Wade Harper, PhD, is a seasoned cellular biologist whose work is focused on the role of the ubiquitin-proteasome system and autophagy in protein homeostasis.
Dr. Harper is the Bert and Natalie Vallee Professor of Molecular Pathology and Chairman of the Department of Cell Biology at Harvard Medical School, and co-Director of the Dana Farber-Harvard Cancer Center Cancer Cell Biology Program. His lab has used proteomic approaches to define the interaction networks of various protein families (deubiquitinating enzymes, F-box proteins) and signaling networks (autophagy, ERAD, CRLs, Parkin), as well as to define the ubiquitin-modified proteome. Dr. Harper joined the faculty in the Department of Pathology at Harvard Medical School in 2003, arriving from Baylor College of Medicine.

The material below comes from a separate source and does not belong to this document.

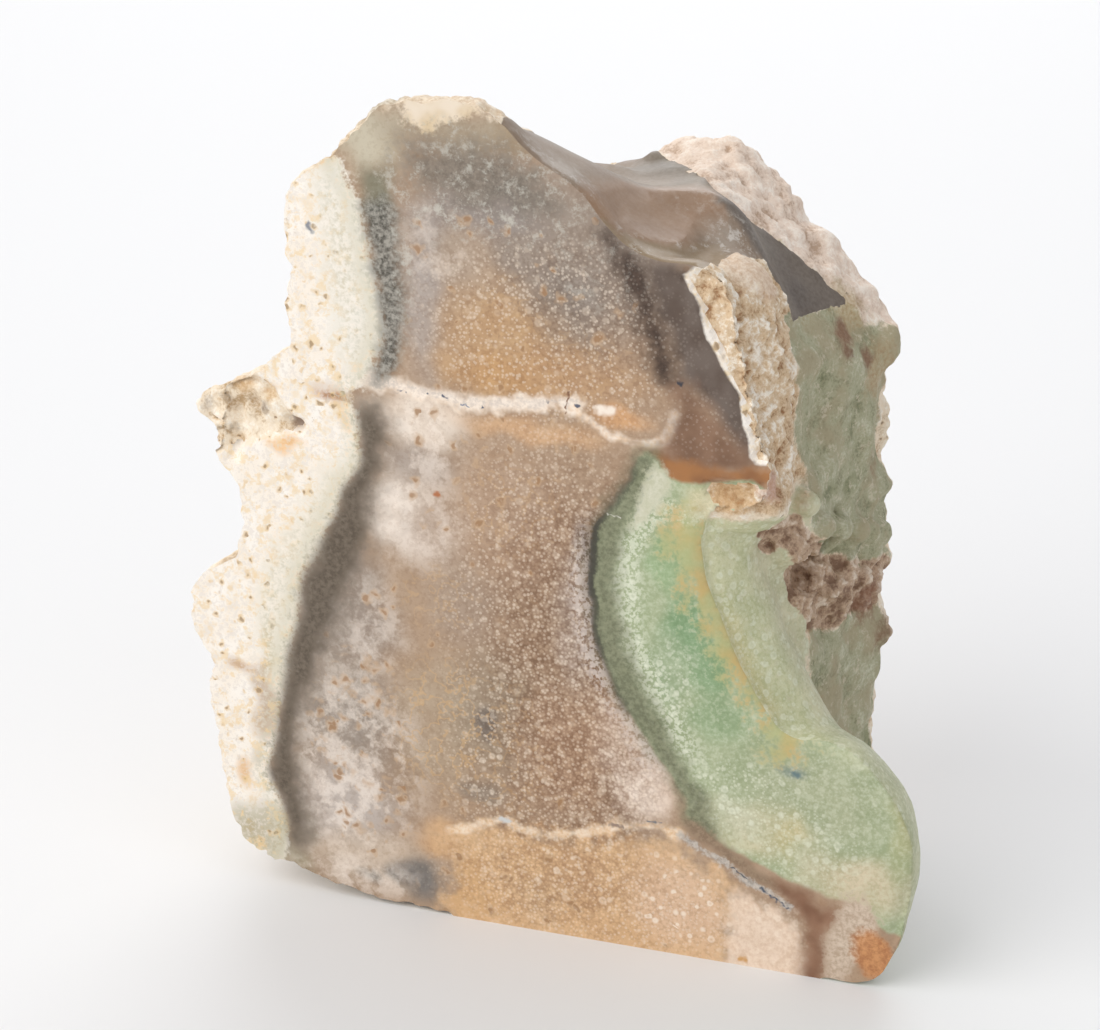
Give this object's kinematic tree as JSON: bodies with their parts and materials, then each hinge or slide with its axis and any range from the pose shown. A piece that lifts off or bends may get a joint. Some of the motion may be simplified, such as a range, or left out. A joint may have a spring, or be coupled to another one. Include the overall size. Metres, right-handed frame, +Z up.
{
  "type": "agate and fluorite specimen",
  "caption": "Natural stone specimen with a flat sawn front, rough rind sides, a glassy broken top and a small flat spot that it rests on.",
  "frame": {"origin": "middle of the bounding box at its bottom, on the plane of the flat spot that the stone rests on", "axes": "+X runs right along the sawn face as seen from the front, +Y goes into the stone away from the sawn face, +Z is up"},
  "size_m": [0.0794, 0.0404, 0.0888],
  "materials": {
    "agate": "polished sawn front and glassy fracture, rough natural rind elsewhere"
  },
  "bodies": {
    "root": {"agate_stone": "agate"}
  },
  "joints": []
}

At Baylor, he was part of the faculty at the Department of Biochemistry at Baylor College of Medicine as well as the Department of Cell Biology. His research has won awards including the American Cancer Society Junior Faculty Award, the Michael Debakey Award for Excellence in Research in both 1994 and 2000, and the Javits award from the National Institutes of Health.
Dr. Harper received his doctorate in chemistry at the Georgia Institute of Technology prior to post-doctoral studies in biological chemistry at Harvard Medical School.